Implementation of NO LIF Diagnostics to Characterize the Role of Thermal Non-Equilibrium within a Hypersonic Turbulent Boundary Layer

Abstract

A flat plate wedge with a DC glow-discharge plasma along the leading edge was designed to introduce thermal non-equlibrium (TNE) directly into a turbulent boundary layer. Various NO laser induced fluorescence (LIF) techniques were introduced into the hypersonic Actively Controlled Expansion (ACE) wind tunnel facility to quantify the potential role of TNE. The NO was continuously seeded into the settling region upstream of the flow conditioners to mitigate the downstream perturbations within the test section. The NO spatial distribution was relatively localized within the test section core to provide an upper limit concentration of 1%. Following the excitation of the A²Σ⁺ (v′ = 0) ← X²Π₁/₂ (vʺ = 0) transition, the resulting ground state NOᵥ ₌ ₁ population was 16% of the total excited state population with the O₂ accounting for a majority of the collisional quenching. Freestream rotational thermometry measurements suggested the observed fluctuations were on the order of 4% within the test section core. The flat plate rotational thermometry campaign successfully characterized the temperature profile for a range of laminar and turbulent boundary layers. The rotational thermometry measurements concluded the TNE introduced by the plasma did not have an effect on the downstream turbulent behavior.

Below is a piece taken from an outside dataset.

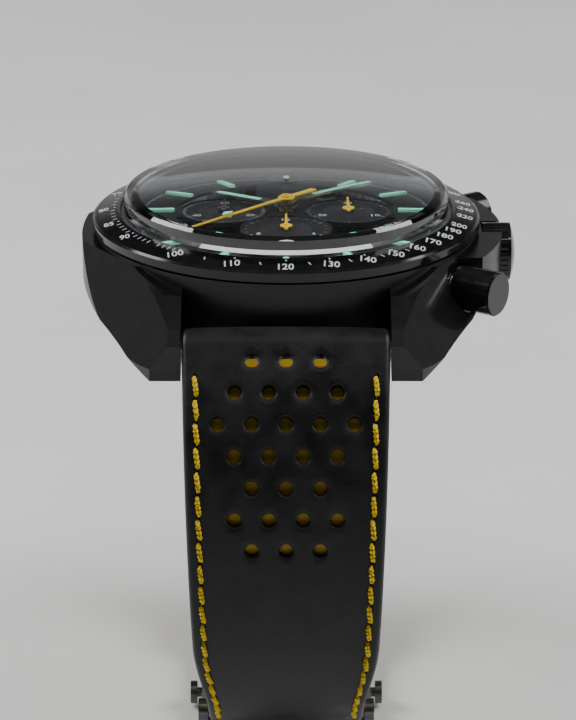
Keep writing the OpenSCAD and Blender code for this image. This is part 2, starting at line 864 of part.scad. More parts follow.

A vibrational thermometry study concluded the nascent NOᵥ ₌ ₁ population introduced by the plasma slowly diffused for the laminar case; however, the mechanically tripped turbulent boundary layer experienced a significant degree of mixing. The freestream velocity fluctuations were 1% and agreed well with previous ACE measurements. The flat plate velocimetry results did not find any evidence of TNE effecting the downstream turbulence. Spanwise velocimetry on the flat plate determined the laminar flow was relatively uniform across the plate and illustrated break down in response to the mechanical trips.